SOURCE DATA
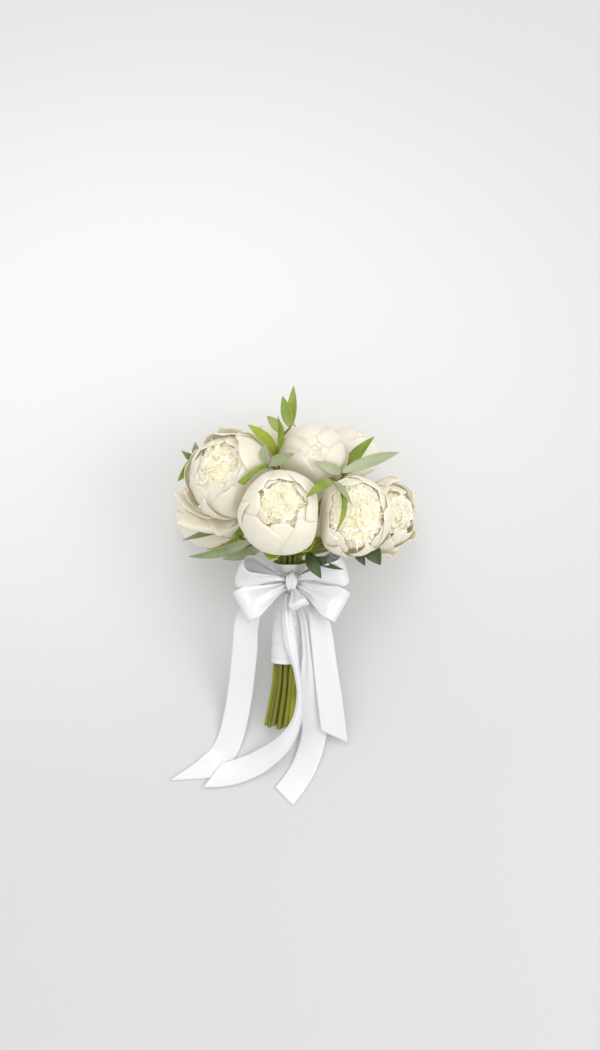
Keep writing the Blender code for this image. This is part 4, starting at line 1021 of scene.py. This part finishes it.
# Each tail: points in the picture, from the bunch's cut ends, with height over the floor and half width,
# and then how far its cut end slants.
TAILS = {
    "left": (
        [(-9, 150, 86.5, 3), (-30, 140, 82.6, 8), (-46, 120, 73, 13), (-50, 83, 51, 14),
         (-54, 46, 28, 14), (-60, 9, 10, 14), (-70, -24, 1.3, 14), (-87, -44, 1.3, 14),
         (-108, -60, 1.3, 14)], 22.0),
    "front": (
        [(-3, 147, 87.2, 3), (-3, 120, 80.7, 6), (1, 91, 71.4, 6.5), (7, 64, 62, 3.5), (11, 37, 53, 3.5),
         (8, 9, 42, 5), (-6, -18, 26, 9), (-33, -40, 8, 13), (-62, -52, 2.9, 14),
         (-86, -55, 2.9, 14)], -12.0),
    "middle": (
        [(6, 146, 85.6, 3), (15, 118, 75.6, 4), (19, 83, 61, 5), (21, 46, 44, 10), (26, 9, 22, 14),
         (25, -18, 6, 14), (12, -53, 1.3, 14), (-7, -79, 1.3, 14)], -2.0),
    "right": (
        [(12, 149, 82.5, 3), (27, 137, 82.1, 9), (34, 105, 72.6, 12), (39, 64, 54.1, 13),
         (44, 27, 36, 14), (49, -13, 13, 14)], -10.0),
}
PICTURE_LEAN = LIE_TILT - math.radians(10.0)


def loop_grid(start, out, through, length, height, half, draw):
    """A bow's loop: out from the knot, round and back, gathered into folds at both ends."""
    out, through = Vector(out).normalized(), Vector(through)
    through = (through - out * through.dot(out)).normalized()
    across = through.cross(out)
    if across.z > 0:
        across = -across
    v, u = np.meshgrid(np.linspace(0, 1, 70), np.linspace(-1, 1, 19), indexing="ij")
    reach = length * np.sin(math.pi * v).clip(0) ** 0.75
    gap = 0.5 * height * np.sin(math.tau * v) * (0.35 + 0.65 * np.sin(math.pi * v))
    broad = half * (0.26 + 1.06 * np.minimum(1.0, np.sin(math.pi * v) * 1.5) ** 0.9)
    gather = np.clip(1 - np.sin(math.pi * v) * 0.97, 0, 1)
    phase = draw.uniform(0, 6)
    folds = 1.9 * gather * np.sin(4.6 * u + phase)
    folds = folds + 1.5 * np.sin(3.0 * u + 2.5 * v + phase) * np.sin(math.pi * v)
    lift = gap + 1.6 * np.cos(math.pi * v) + 0.8 * (1 - u * u) + folds
    return (
        np.array(start) + reach[..., None] * np.array(out) + lift[..., None] * np.array(across)
        + (u * broad)[..., None] * np.array(through)
    )


def seen(x, up, height):
    """A point of the bouquet's frame from its place in the picture and its height over the floor."""
    drop = height - CUT_END[2]
    away = (up - drop * math.sin(PICTURE_LEAN)) / math.cos(PICTURE_LEAN)
    return Matrix.Rotation(-LIE_TILT, 3, "X") @ Vector((x, away, drop))


def tail_grid(points, skew, draw):
    """A ribbon's tail: gathered at the knot, flat further down, and cut off at a slant."""
    path = smooth_path([seen(*p[:3]) for p in points], round(1.7 * len(points)))
    path = smooth_path(path, 90)
    upright = Vector((0, math.sin(LIE_TILT), math.cos(LIE_TILT)))
    rows = []
    places = np.linspace(-1, 1, 17)
    phase = draw.uniform(0, 6)
    for k, spot in enumerate(path):
        t = k / (len(path) - 1)
        ahead = (path[min(k + 1, len(path) - 1)] - path[max(k - 1, 0)]).normalized()
        side = ahead.cross(upright).normalized()
        over = side.cross(ahead)
        at = t * (len(points) - 1)
        low = min(int(at), len(points) - 2)
        half = points[low][3] + (points[low + 1][3] - points[low][3]) * (at - low)
        slant = skew * max(0.0, t - 0.7) / 0.3
        gather = max(0.0, 1 - half / TAIL_HALF)
        row = []
        for u in places:
            fold = 2.5 * gather * (0.35 + math.sin(3.8 * u + phase))
            fold += 0.25 * math.sin(2.5 * u + 9 * t + phase)
            row.append(tuple(spot + side * (u * half) + ahead * (slant * u) + over * fold))
        rows.append(row)
    return np.array(rows)


def ribbon_piece(name, node, grid):
    """A strip of satin as a thin sheet of cloth, which takes its CAD node's place."""
    strip = grids_mesh(name, [grid], SATIN_THICK)
    strip.data.materials.append(satin)
    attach(strip, "root")
    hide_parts(node)


for name, facts in LOOPS.items():
    grid = loop_grid(*facts, random.Random("loop " + name))
    width = 1.05 * 2 * facts[5] * MM
    ribbon_piece("satin_loop_" + name, "bow_loop_" + name, grid)
for name, (points, skew) in TAILS.items():
    grid = tail_grid(points, skew, random.Random("tail " + name))
    ribbon_piece("satin_tail_" + name, "ribbon_tail_" + name, grid)

# The knot is a short turn of the same ribbon, drawn tight round the loops, with folds along it.
bpy.ops.mesh.primitive_uv_sphere_add(segments=64, ring_count=40, radius=1.0)
knot = bpy.context.object
way = np.array([tuple(v.co) for v in knot.data.vertices])
folds = 0.10 * np.sin(6 * way[:, 0] + 1.2 * way[:, 1]) + 0.05 * np.sin(13 * way[:, 0] - 2.0 * way[:, 1])
square = np.sign(way) * np.abs(way) ** 0.8
local = square * np.array(KNOT_SIZE) * KNOT_STRETCH * (1 + folds)[:, None] + np.array(KNOT_CENTRE)
knot.data.vertices.foreach_set("co", laid(local).astype(np.float32).reshape(-1))
knot.data.uv_layers[0].name = "blade"
knot.data.shade_smooth()
knot.data.materials.append(satin)
knot.name = "satin_knot"
knot.select_set(False)
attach(knot, "root")
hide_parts("bow_knot")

EXERCISE PROMPT
Quote the listing in full, please, keeping every line exact.

ANSWER TO THE TASK
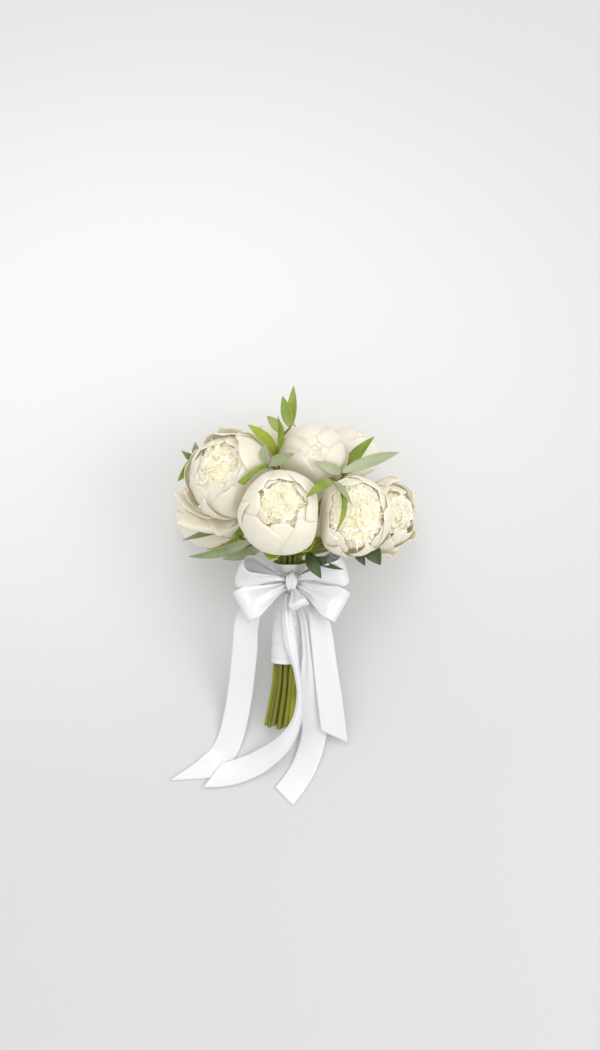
Keep writing the Blender code for this image. This is part 4, starting at line 1021 of scene.py. This part finishes it.
# Each tail: points in the picture, from the bunch's cut ends, with height over the floor and half width,
# and then how far its cut end slants.
TAILS = {
    "left": (
        [(-9, 150, 86.5, 3), (-30, 140, 82.6, 8), (-46, 120, 73, 13), (-50, 83, 51, 14),
         (-54, 46, 28, 14), (-60, 9, 10, 14), (-70, -24, 1.3, 14), (-87, -44, 1.3, 14),
         (-108, -60, 1.3, 14)], 22.0),
    "front": (
        [(-3, 147, 87.2, 3), (-3, 120, 80.7, 6), (1, 91, 71.4, 6.5), (7, 64, 62, 3.5), (11, 37, 53, 3.5),
         (8, 9, 42, 5), (-6, -18, 26, 9), (-33, -40, 8, 13), (-62, -52, 2.9, 14),
         (-86, -55, 2.9, 14)], -12.0),
    "middle": (
        [(6, 146, 85.6, 3), (15, 118, 75.6, 4), (19, 83, 61, 5), (21, 46, 44, 10), (26, 9, 22, 14),
         (25, -18, 6, 14), (12, -53, 1.3, 14), (-7, -79, 1.3, 14)], -2.0),
    "right": (
        [(12, 149, 82.5, 3), (27, 137, 82.1, 9), (34, 105, 72.6, 12), (39, 64, 54.1, 13),
         (44, 27, 36, 14), (49, -13, 13, 14)], -10.0),
}
PICTURE_LEAN = LIE_TILT - math.radians(10.0)


def loop_grid(start, out, through, length, height, half, draw):
    """A bow's loop: out from the knot, round and back, gathered into folds at both ends."""
    out, through = Vector(out).normalized(), Vector(through)
    through = (through - out * through.dot(out)).normalized()
    across = through.cross(out)
    if across.z > 0:
        across = -across
    v, u = np.meshgrid(np.linspace(0, 1, 70), np.linspace(-1, 1, 19), indexing="ij")
    reach = length * np.sin(math.pi * v).clip(0) ** 0.75
    gap = 0.5 * height * np.sin(math.tau * v) * (0.35 + 0.65 * np.sin(math.pi * v))
    broad = half * (0.26 + 1.06 * np.minimum(1.0, np.sin(math.pi * v) * 1.5) ** 0.9)
    gather = np.clip(1 - np.sin(math.pi * v) * 0.97, 0, 1)
    phase = draw.uniform(0, 6)
    folds = 1.9 * gather * np.sin(4.6 * u + phase)
    folds = folds + 1.5 * np.sin(3.0 * u + 2.5 * v + phase) * np.sin(math.pi * v)
    lift = gap + 1.6 * np.cos(math.pi * v) + 0.8 * (1 - u * u) + folds
    return (
        np.array(start) + reach[..., None] * np.array(out) + lift[..., None] * np.array(across)
        + (u * broad)[..., None] * np.array(through)
    )


def seen(x, up, height):
    """A point of the bouquet's frame from its place in the picture and its height over the floor."""
    drop = height - CUT_END[2]
    away = (up - drop * math.sin(PICTURE_LEAN)) / math.cos(PICTURE_LEAN)
    return Matrix.Rotation(-LIE_TILT, 3, "X") @ Vector((x, away, drop))


def tail_grid(points, skew, draw):
    """A ribbon's tail: gathered at the knot, flat further down, and cut off at a slant."""
    path = smooth_path([seen(*p[:3]) for p in points], round(1.7 * len(points)))
    path = smooth_path(path, 90)
    upright = Vector((0, math.sin(LIE_TILT), math.cos(LIE_TILT)))
    rows = []
    places = np.linspace(-1, 1, 17)
    phase = draw.uniform(0, 6)
    for k, spot in enumerate(path):
        t = k / (len(path) - 1)
        ahead = (path[min(k + 1, len(path) - 1)] - path[max(k - 1, 0)]).normalized()
        side = ahead.cross(upright).normalized()
        over = side.cross(ahead)
        at = t * (len(points) - 1)
        low = min(int(at), len(points) - 2)
        half = points[low][3] + (points[low + 1][3] - points[low][3]) * (at - low)
        slant = skew * max(0.0, t - 0.7) / 0.3
        gather = max(0.0, 1 - half / TAIL_HALF)
        row = []
        for u in places:
            fold = 2.5 * gather * (0.35 + math.sin(3.8 * u + phase))
            fold += 0.25 * math.sin(2.5 * u + 9 * t + phase)
            row.append(tuple(spot + side * (u * half) + ahead * (slant * u) + over * fold))
        rows.append(row)
    return np.array(rows)


def ribbon_piece(name, node, grid):
    """A strip of satin as a thin sheet of cloth, which takes its CAD node's place."""
    strip = grids_mesh(name, [grid], SATIN_THICK)
    strip.data.materials.append(satin)
    attach(strip, "root")
    hide_parts(node)


for name, facts in LOOPS.items():
    grid = loop_grid(*facts, random.Random("loop " + name))
    width = 1.05 * 2 * facts[5] * MM
    ribbon_piece("satin_loop_" + name, "bow_loop_" + name, grid)
for name, (points, skew) in TAILS.items():
    grid = tail_grid(points, skew, random.Random("tail " + name))
    ribbon_piece("satin_tail_" + name, "ribbon_tail_" + name, grid)

# The knot is a short turn of the same ribbon, drawn tight round the loops, with folds along it.
bpy.ops.mesh.primitive_uv_sphere_add(segments=64, ring_count=40, radius=1.0)
knot = bpy.context.object
way = np.array([tuple(v.co) for v in knot.data.vertices])
folds = 0.10 * np.sin(6 * way[:, 0] + 1.2 * way[:, 1]) + 0.05 * np.sin(13 * way[:, 0] - 2.0 * way[:, 1])
square = np.sign(way) * np.abs(way) ** 0.8
local = square * np.array(KNOT_SIZE) * KNOT_STRETCH * (1 + folds)[:, None] + np.array(KNOT_CENTRE)
knot.data.vertices.foreach_set("co", laid(local).astype(np.float32).reshape(-1))
knot.data.uv_layers[0].name = "blade"
knot.data.shade_smooth()
knot.data.materials.append(satin)
knot.name = "satin_knot"
knot.select_set(False)
attach(knot, "root")
hide_parts("bow_knot")